— EXERCISE TASK —
It is required that all of the data be written out exactly.
--- begin ---
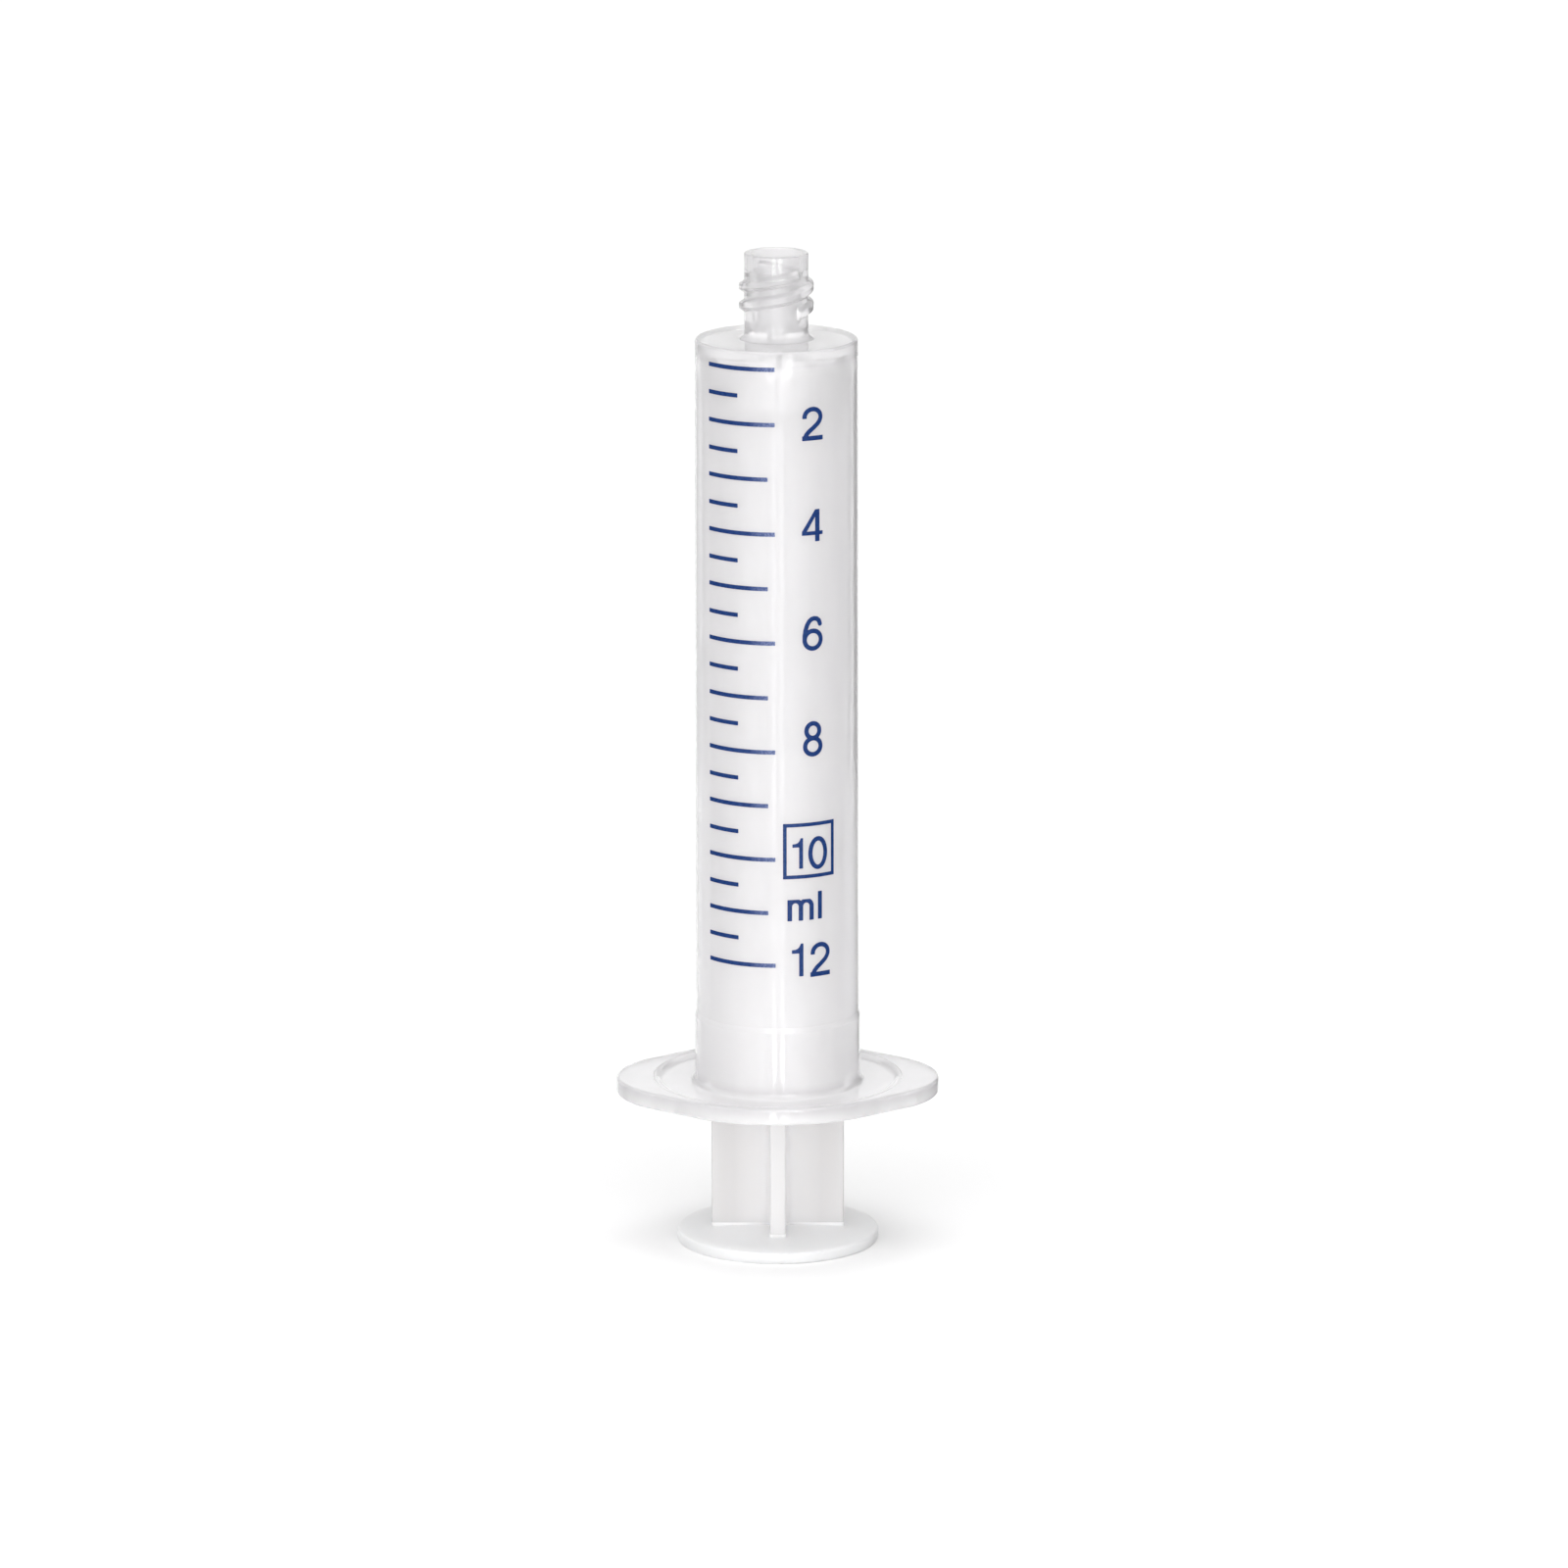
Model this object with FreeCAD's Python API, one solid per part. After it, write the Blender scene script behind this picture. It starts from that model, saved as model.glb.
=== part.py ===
import FreeCAD, Part
import math
import os

# Two-piece syringe, 12 ml graduated, with a threaded lock fitting (female cone).
# Millimetres. +Z runs from the thumb rest up to the mouth of the fitting, the
# origin is the centre of the thumb rest's underside, X is the long way of the
# finger flange and the printed side faces -Y. The plunger is fully home.

V = FreeCAD.Vector

# ---------------------------------------------------------------- dimensions
# plunger: thumb rest
THUMB_R = 10.65
THUMB_RIM_Z = 1.25        # upper face at its rim
THUMB_CROWN_Z = 1.60      # upper face at its centre, slightly crowned
THUMB_EDGE = 0.28
# plunger: rod of four ribs
MAIN_WEB_W = 14.0         # across, along X
MAIN_WEB_T = 1.50
CROSS_WEB_W = 10.8        # across, along Y
CROSS_WEB_T = 1.70
WEB_ROOT = 0.55           # fillet in the four inner corners
WEB_EDGE = 0.25           # rounding of the long outer edges
# plunger: head
HEAD_TOP_Z = 95.15
HEAD_LOW_Z = 90.45
HEAD_R = 7.55
HEAD_WALL = 1.25
HEAD_END = 1.50
LIP_R = 7.73              # crest of both sealing lips
LIP_H = 0.70
LIP_LOW_Z = 90.60
LIP_HIGH_Z = 94.10

# barrel: bore
BORE_R = 7.77
BORE_END_Z = 95.25
BORE_LOW_R = 8.13         # wider mouth of the bore, through the flange
BORE_STEP_Z0, BORE_STEP_Z1 = 24.45, 25.25
BORE_LEAD = 0.40
# barrel: outside
OUT_LOW_R = 8.70
OUT_STEP_Z0, OUT_STEP_Z1 = 24.55, 25.10
OUT_DRAFT_LOW_R = 8.575
OUT_DRAFT_TOP_R = 8.50
SHOULDER_Z = 96.95
SHOULDER_EDGE = 0.35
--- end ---
— IN RESPONSE —
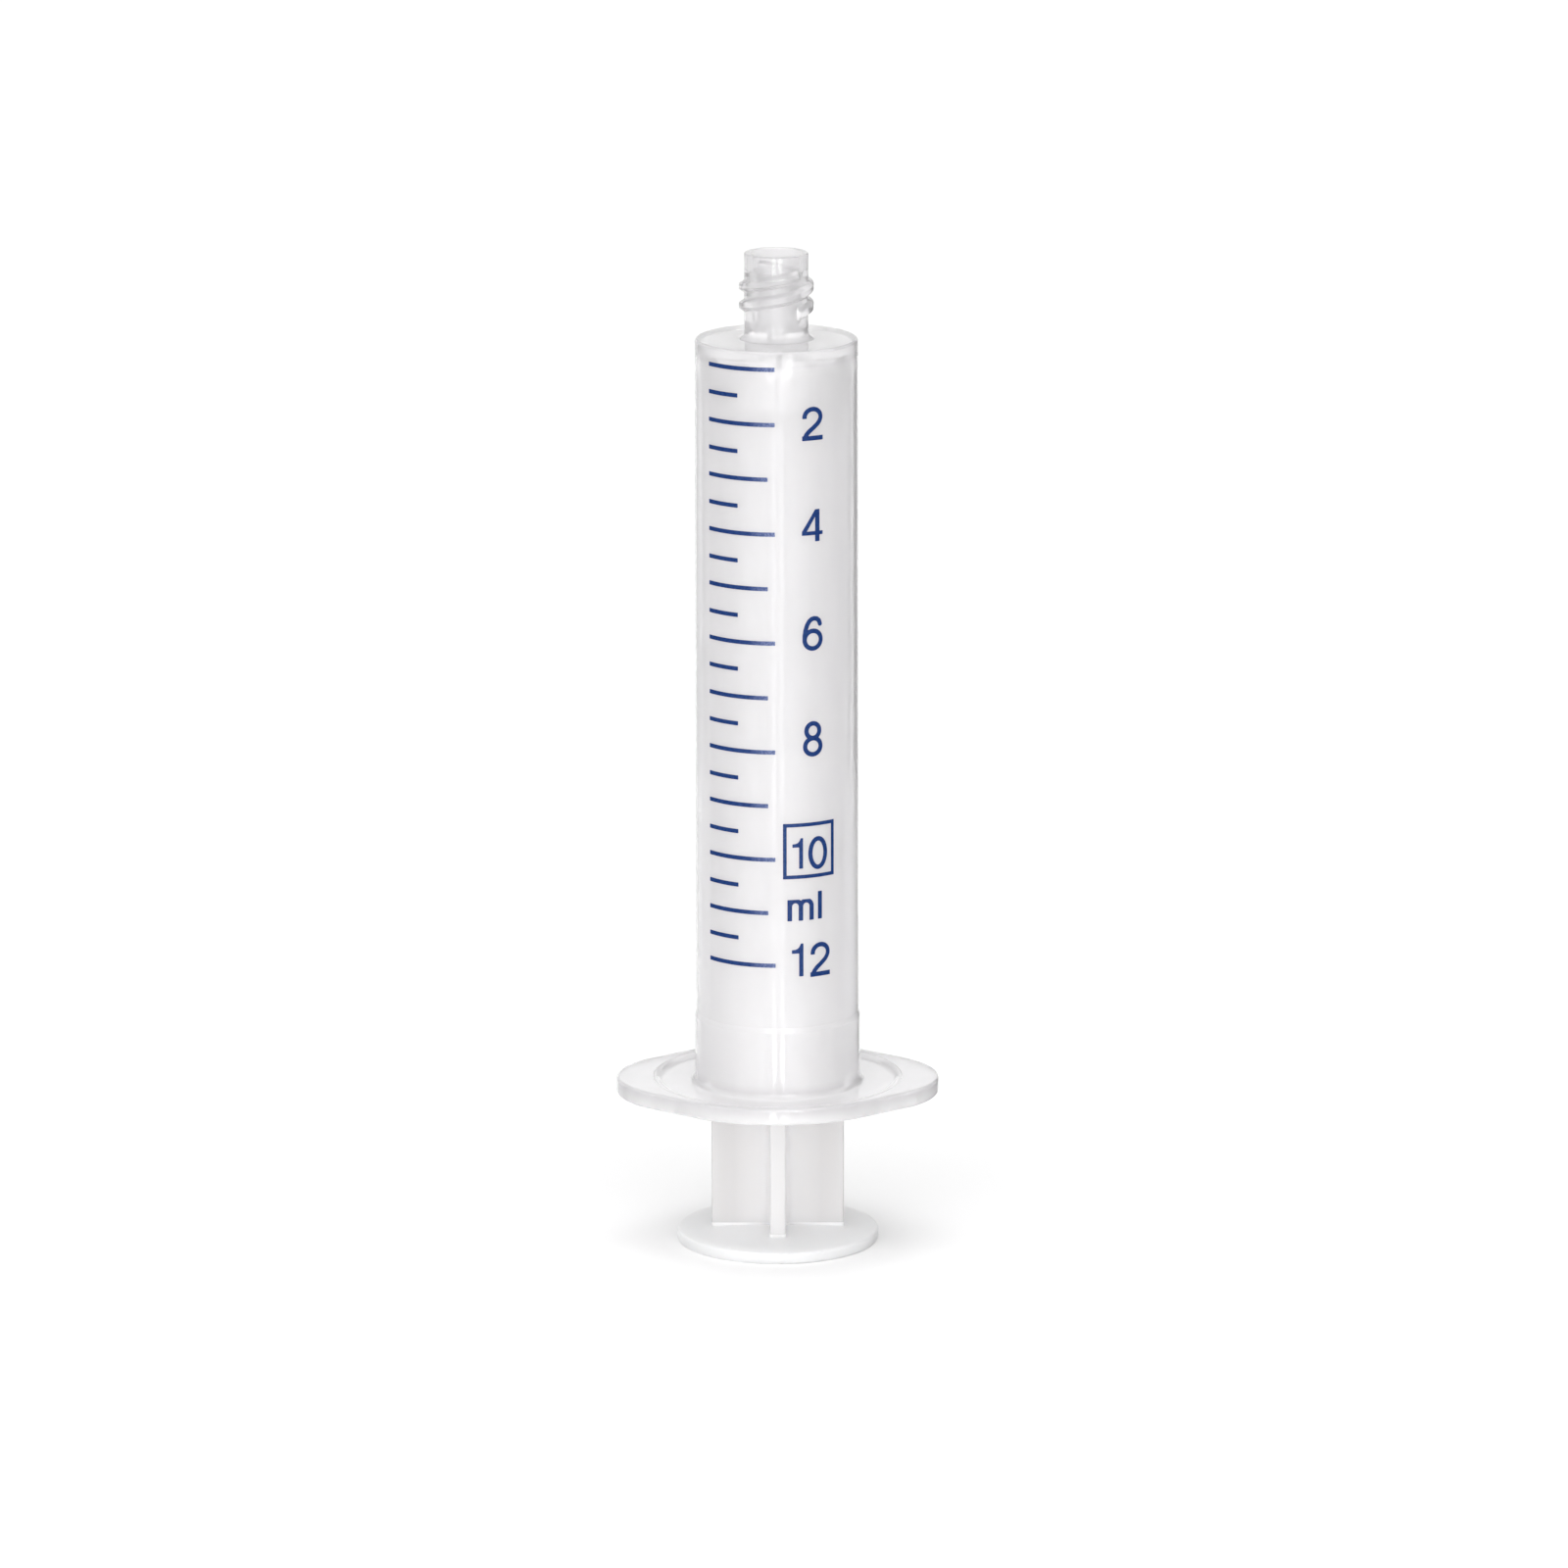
Model this object with FreeCAD's Python API, one solid per part. After it, write the Blender scene script behind this picture. It starts from that model, saved as model.glb.
=== part.py ===
import FreeCAD, Part
import math
import os

# Two-piece syringe, 12 ml graduated, with a threaded lock fitting (female cone).
# Millimetres. +Z runs from the thumb rest up to the mouth of the fitting, the
# origin is the centre of the thumb rest's underside, X is the long way of the
# finger flange and the printed side faces -Y. The plunger is fully home.

V = FreeCAD.Vector

# ---------------------------------------------------------------- dimensions
# plunger: thumb rest
THUMB_R = 10.65
THUMB_RIM_Z = 1.25        # upper face at its rim
THUMB_CROWN_Z = 1.60      # upper face at its centre, slightly crowned
THUMB_EDGE = 0.28
# plunger: rod of four ribs
MAIN_WEB_W = 14.0         # across, along X
MAIN_WEB_T = 1.50
CROSS_WEB_W = 10.8        # across, along Y
CROSS_WEB_T = 1.70
WEB_ROOT = 0.55           # fillet in the four inner corners
WEB_EDGE = 0.25           # rounding of the long outer edges
# plunger: head
HEAD_TOP_Z = 95.15
HEAD_LOW_Z = 90.45
HEAD_R = 7.55
HEAD_WALL = 1.25
HEAD_END = 1.50
LIP_R = 7.73              # crest of both sealing lips
LIP_H = 0.70
LIP_LOW_Z = 90.60
LIP_HIGH_Z = 94.10

# barrel: bore
BORE_R = 7.77
BORE_END_Z = 95.25
BORE_LOW_R = 8.13         # wider mouth of the bore, through the flange
BORE_STEP_Z0, BORE_STEP_Z1 = 24.45, 25.25
BORE_LEAD = 0.40
# barrel: outside
OUT_LOW_R = 8.70
OUT_STEP_Z0, OUT_STEP_Z1 = 24.55, 25.10
OUT_DRAFT_LOW_R = 8.575
OUT_DRAFT_TOP_R = 8.50
SHOULDER_Z = 96.95
SHOULDER_EDGE = 0.35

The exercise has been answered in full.